On O’Connell Street, I repeat what I said last week. I do think that we need to get on with the physical refurbishment of O’Connell Street. My own experience, having been on city councils in the past, is that streets can be transformed with investment in their streetscape. For a long time, with O’Connell Street and in and around Moore Street and the GPO, there has been exhaustive discussion among parties and political parties at local and national level, Deputy Ó Cuív was involved, trying to reconcile the various interests around the heritage site and so on. Eventually agreement was reached. There is not full unanimity on it and there are objections and so on. Until we get that transformed we will still be in trouble in relation to O’Connell Street. We live in a democracy and people are entitled to have perspectives but it is not enough just to say "that's wrong; that's wrong; that's wrong". We need to fix it. There are multiple ways to fix it.

A few supervised public toilets would be good, though.

There are issues around that too, and the Deputy knows that.

Not if they are supervised.

Would you support - through the Chair -----

I would not be asking open-ended questions.

I know we cannot do that. Apologies. But would the Deputy support the redevelopment of O'Connell Street as proposed by Hammerson?

Well then we go another ten years for something else to come along. That is the problem.

That is not the problem.

We need to be honest with ourselves.

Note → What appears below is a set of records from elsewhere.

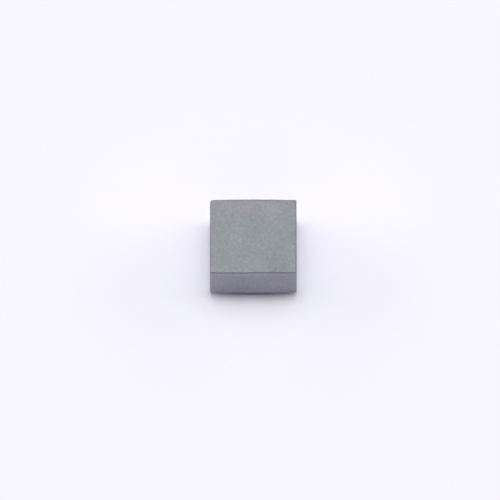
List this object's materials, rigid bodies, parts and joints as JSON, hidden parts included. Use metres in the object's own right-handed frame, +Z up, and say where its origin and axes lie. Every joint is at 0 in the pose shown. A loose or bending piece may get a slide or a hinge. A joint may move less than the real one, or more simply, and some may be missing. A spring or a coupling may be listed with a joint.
{
  "type": "shielded power inductor",
  "caption": "Low square shielded power inductor for surface mounting, with a pressed grey magnetic body and flat tinned solder pads under its left and right sides.",
  "frame": {"origin": "centre of the part on the plane of its solder faces", "axes": "+Z up out of the board, +X towards the right terminal, +Y towards the back, where the wire's tails come down"},
  "size_m": [0.004, 0.004, 0.0019],
  "materials": {
    "pressed_composite": "matte grey pressed iron-alloy powder and resin, finely granular, with slightly polished edges",
    "core_composite": "matte dark grey pressed iron-alloy powder, finely granular",
    "enamelled_copper": "copper flat wire under clear amber enamel",
    "tinned_copper": "satin tin plating over copper"
  },
  "bodies": {
    "root": {"shell": "pressed_composite", "t_core": "core_composite", "winding": "enamelled_copper", "terminal_left": "tinned_copper", "terminal_right": "tinned_copper"}
  },
  "joints": []
}
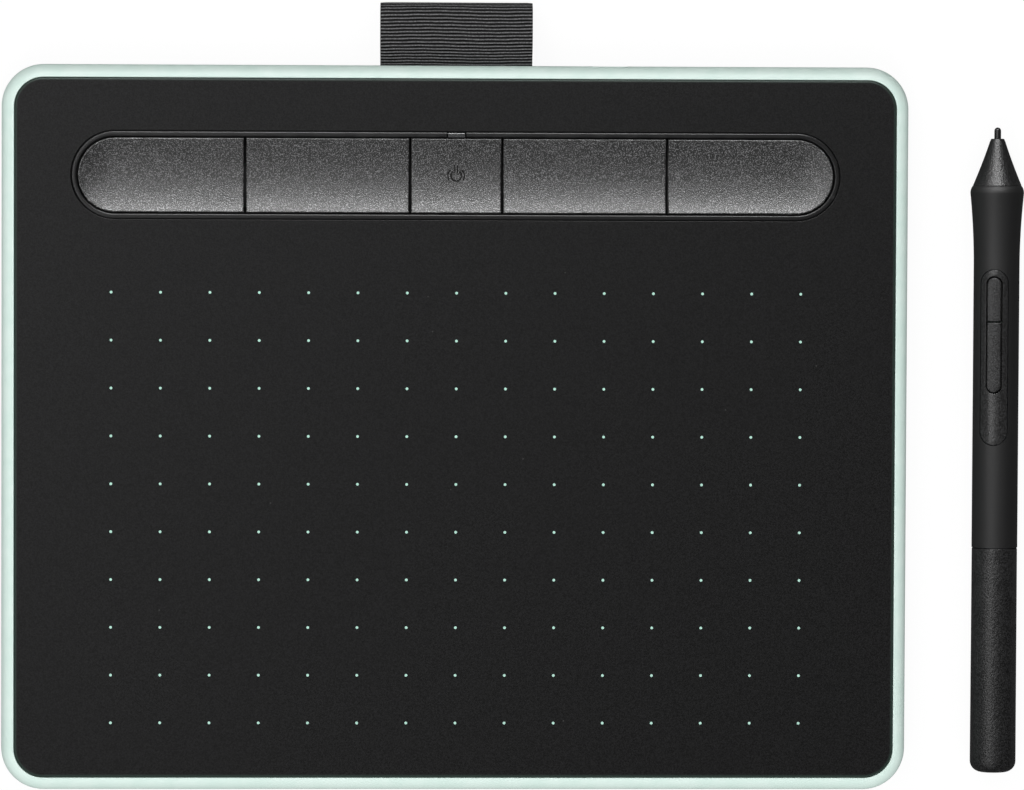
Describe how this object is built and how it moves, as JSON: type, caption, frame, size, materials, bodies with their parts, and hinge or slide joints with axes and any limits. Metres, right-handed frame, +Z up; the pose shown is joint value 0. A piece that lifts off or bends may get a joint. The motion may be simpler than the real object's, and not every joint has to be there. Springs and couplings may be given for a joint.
{
  "type": "pen drawing tablet",
  "caption": "Flat pen drawing tablet with a dished row of keys that rests the pen, a rear ribbon loop, and its pressure pen lying beside it.",
  "frame": {"origin": "on the desk under the middle of the tablet's body, without the loop and the pen", "axes": "+X to the user's right, +Y to the rear edge with the loop, +Z up"},
  "size_m": [0.2257, 0.174, 0.0119],
  "materials": {
    "mint_shell": "fine satin moulding",
    "black_frame": "satin",
    "drawing_film": "fine paper-like texture with printed dots",
    "key_plastic": "coarse spark-eroded grain",
    "bezel_plastic": "satin gloss",
    "light_pipe": "milky",
    "foot_rubber": "matte",
    "label_film": "blank",
    "screw_steel": "zinc plated",
    "circuit_board": "solder mask",
    "dome_steel": "stamped",
    "chip_epoxy": "moulded",
    "led_white": "clear lens",
    "socket_steel": "folded sheet",
    "shield_aluminium": "rolled sheet",
    "flex_film": "polyimide",
    "connector_white": "moulded",
    "battery_pouch": "laminated pouch",
    "tape": "double sided",
    "lead_jacket": "soft",
    "ribbon": "ribbed woven ribbon",
    "clamp_steel": "stamped",
    "pen_soft_black": "soft-touch satin",
    "pen_grain_black": "spark-eroded grain",
    "button_plastic": "fine grain",
    "pen_inner_grey": "moulded",
    "ferrite": "sintered",
    "copper_winding": "enamelled wire",
    "sensor_capsule": "turned",
    "nib_plastic": "hard, smooth",
    "holder_plastic": "moulded"
  },
  "bodies": {
    "tablet": {"bottom_housing": "mint_shell", "top_frame": "black_frame", "drawing_sheet": "drawing_film", "case_screws": "screw_steel", "rating_label": "label_film", "foot_front_left": "foot_rubber", "foot_front_right": "foot_rubber", "foot_rear_left": "foot_rubber", "foot_rear_right": "foot_rubber", "key_bezel": "bezel_plastic", "light_guide": "light_pipe", "main_board": "circuit_board", "board_screws": "screw_steel", "dome_switches": "dome_steel", "board_chips": "chip_epoxy", "status_led": "led_white", "usb_socket": "socket_steel", "usb_tongue": "chip_epoxy", "sensor_board": "circuit_board", "shield_plate": "shield_aluminium", "sensor_flex": "flex_film", "flex_connector": "connector_white", "battery_cell": "battery_pouch", "battery_tape": "tape", "battery_lead": "lead_jacket", "battery_plug": "connector_white", "pen_loop": "ribbon", "loop_clamp": "clamp_steel", "loop_clamp_screws": "screw_steel"},
    "outer_left_key": {"key_outer_left": "key_plastic"},
    "inner_left_key": {"key_inner_left": "key_plastic"},
    "power_button": {"power_key": "key_plastic"},
    "inner_right_key": {"key_inner_right": "key_plastic"},
    "outer_right_key": {"key_outer_right": "key_plastic"},
    "pen": {"pen_barrel": "pen_soft_black", "pen_nose_cone": "pen_grain_black", "pen_switch_plate": "pen_soft_black", "pen_chassis": "pen_inner_grey", "pen_circuit_board": "circuit_board", "pen_dome_switches": "dome_steel", "pen_pressure_sensor": "sensor_capsule", "pen_ferrite_core": "ferrite", "pen_coil": "copper_winding", "spare_nibs": "nib_plastic"},
    "nib": {"pen_nib": "nib_plastic", "nib_holder": "holder_plastic"},
    "front_side_button": {"pen_button_front": "button_plastic"},
    "rear_side_button": {"pen_button_rear": "button_plastic"},
    "tail_cap": {"pen_tail_cap": "pen_grain_black"}
  },
  "joints": [
    {"name": "outer_left_key_press", "type": "slide", "parent": "tablet", "child": "outer_left_key", "axis": [0, 0, -1], "range_m": [0, 0.0004], "stiffness_N_per_m": 800, "springref_m": -0.001},
    {"name": "inner_left_key_press", "type": "slide", "parent": "tablet", "child": "inner_left_key", "axis": [0, 0, -1], "range_m": [0, 0.0004], "stiffness_N_per_m": 800, "springref_m": -0.001},
    {"name": "power_button_press", "type": "slide", "parent": "tablet", "child": "power_button", "axis": [0, 0, -1], "range_m": [0, 0.0004], "stiffness_N_per_m": 800, "springref_m": -0.001},
    {"name": "inner_right_key_press", "type": "slide", "parent": "tablet", "child": "inner_right_key", "axis": [0, 0, -1], "range_m": [0, 0.0004], "stiffness_N_per_m": 800, "springref_m": -0.001},
    {"name": "outer_right_key_press", "type": "slide", "parent": "tablet", "child": "outer_right_key", "axis": [0, 0, -1], "range_m": [0, 0.0004], "stiffness_N_per_m": 800, "springref_m": -0.001},
    {"name": "pen_lift", "type": "slide", "parent": "tablet", "child": "pen", "axis": [0, 0, 1], "range_m": [0, 0.06]},
    {"name": "nib_press", "type": "slide", "parent": "pen", "child": "nib", "axis": [0, -1, -0.0069], "range_m": [0, 0.0005], "stiffness_N_per_m": 900, "springref_m": -0.0003},
    {"name": "front_side_button_press", "type": "slide", "parent": "pen", "child": "front_side_button", "axis": [0.2011, 0.0067, -0.9796], "range_m": [0, 0.00035], "stiffness_N_per_m": 900, "springref_m": -0.001},
    {"name": "rear_side_button_press", "type": "slide", "parent": "pen", "child": "rear_side_button", "axis": [0.2011, 0.0067, -0.9796], "range_m": [0, 0.00035], "stiffness_N_per_m": 900, "springref_m": -0.001},
    {"name": "tail_cap_pull", "type": "slide", "parent": "pen", "child": "tail_cap", "axis": [0, -1, -0.0069], "range_m": [0, 0.035]}
  ]
}
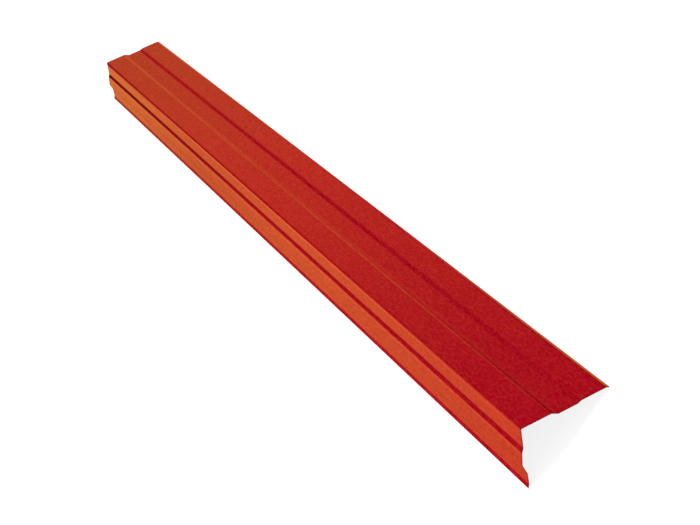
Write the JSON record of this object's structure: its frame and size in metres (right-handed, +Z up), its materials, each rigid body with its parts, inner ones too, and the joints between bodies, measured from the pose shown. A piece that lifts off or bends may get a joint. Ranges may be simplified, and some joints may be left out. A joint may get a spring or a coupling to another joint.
{
  "type": "verge flashing",
  "caption": "Folded sheet-metal trim for a roof verge: a stepped roof flange and a ribbed side flange with a kicked-out drip edge.",
  "frame": {"origin": "on the floor under the middle of the part as it lies, on its free edge and its drip edge with the fold uppermost", "axes": "+X along the fold, +Y towards the free edge of the roof flange, +Z up"},
  "size_m": [2, 0.1566, 0.0633],
  "materials": {
    "painted_sheet": "satin red coil coating"
  },
  "bodies": {
    "root": {"verge_flashing": "painted_sheet"}
  },
  "joints": []
}
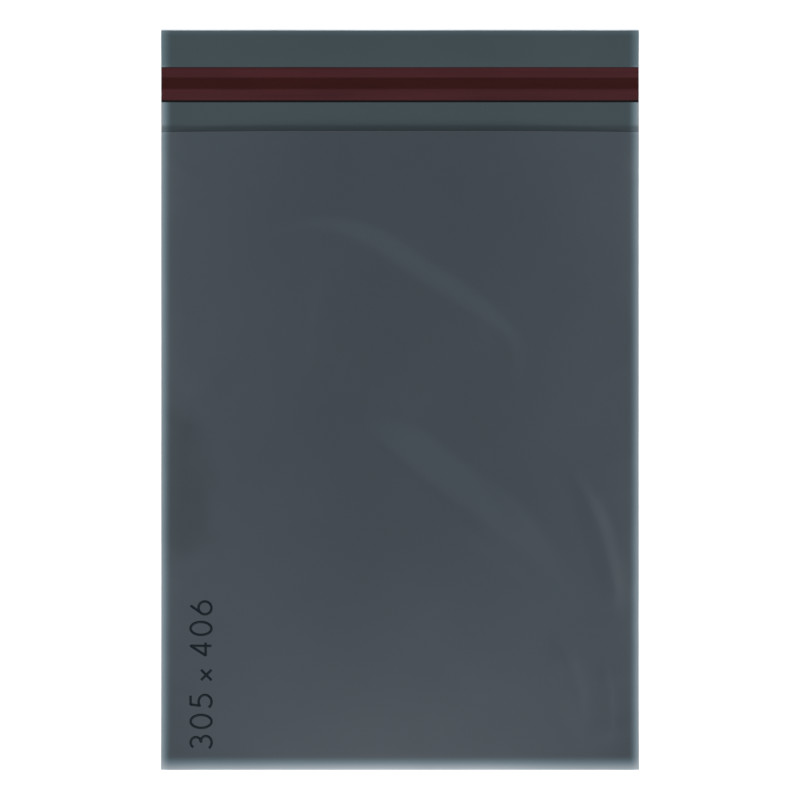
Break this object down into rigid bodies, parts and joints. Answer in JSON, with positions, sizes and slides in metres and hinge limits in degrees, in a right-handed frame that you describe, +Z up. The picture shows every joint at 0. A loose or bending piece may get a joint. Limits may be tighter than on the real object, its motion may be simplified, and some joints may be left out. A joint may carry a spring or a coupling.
{
  "type": "poly mailer bag",
  "caption": "Flat plastic film mailing bag, welded at the sides, with a closing lip that carries an adhesive stripe under a peel-off liner.",
  "frame": {"origin": "middle of the bag's length and width, on the surface that its back layer lies on", "axes": "+Z up out of the front layer, +Y from the bottom fold towards the closing lip, +X to the right as seen from the front with the lip at the top"},
  "size_m": [0.3048, 0.4718, 0.0066],
  "materials": {
    "film": "slate grey polythene film, semi-gloss, with soft creases and paler welded edges",
    "adhesive": "tacky hot-melt adhesive, smooth",
    "liner": "dark red siliconised release film, smooth, darker where it lies on the adhesive"
  },
  "bodies": {
    "root": {"bag_film": "film", "adhesive_stripe": "adhesive", "release_liner": "liner"}
  },
  "joints": []
}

We keep saying this must happen and that must happen but when someone comes forward with a proposal and it goes on for ten years trying to get agreement from everybody and we get an outcome and then we start opposing-----

Something needs to be done. Here is something: let us do that.

No, sorry. This has been long considered in great detail by everybody. Not me; I am not involved.

I do get impatient at our complaining about everything for decades and not reaching a compromise to get something done to transform streetscapes and bring about an improvement. Improvements have been made in other parts of the country to good effect. We have transformed towns and cities across the country and this has had a huge impact in tackling dereliction and behaviour that follows it.